Emma Hutchison and Roland Bleiker both hold positions in the School of Political Science and International Studies at the University of Queensland. The former is a postdoctoral fellow and honorary researcher with CHE, and the latter a professor of International Relations. They have conducted single-authored and collaborative work on emotions, most recently a Forum on ‘Emotion and World Politics’ in International Theory (Vol. 6, No. 3, 2014). Emma’s book, Affective Communities in World Politics: Collective Emotions After Trauma, will be published by Cambridge University Press in early 2016.
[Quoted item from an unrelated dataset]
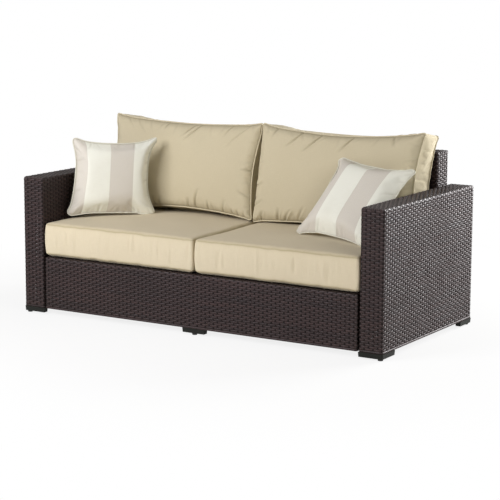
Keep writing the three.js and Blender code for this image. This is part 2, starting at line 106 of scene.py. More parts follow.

[1] Arlie Russell Hochschild, The Managed Heart: Commercialization of Human Feeling (Berkeley: University of California Press, 2012 [1983]), p. 57.

[2] William M. Reddy, The Navigation of Feeling: A Framework for the History of Emotions (Cambridge: Cambridge University Press, 2001), p. 129; William M. Reddy, ‘Emotional Liberty: Politics and History in the Anthropology of Emotions’, Cultural Anthropology, Vol. 14, No. 2, 1999, pp. 256-288, at pp. 271-275.

[3] Monique Scheer, ‘Are Emotions a Kind of Practice?’, History and Theory, Vol. 51, May 2012, pp. 193-220.

[4] Michelle Rosaldo, ‘Toward an Anthropology of Self and Feeling’, in Richard A. Shweder and Robert A. LeVine (eds.), Culture Theory: Essays on Mind, Self, and Emotion (Cambridge: Cambridge University Press, 1984), p. 143.

[5] Robert D. Kaplan, Balkan Ghosts: A Journey Through History (London: Picador. 2005).

[6] See Thomas J. Scheff and Suzanne M. Retzinger, Emotions and Violence: Shame and Rage in Destructive Conflicts.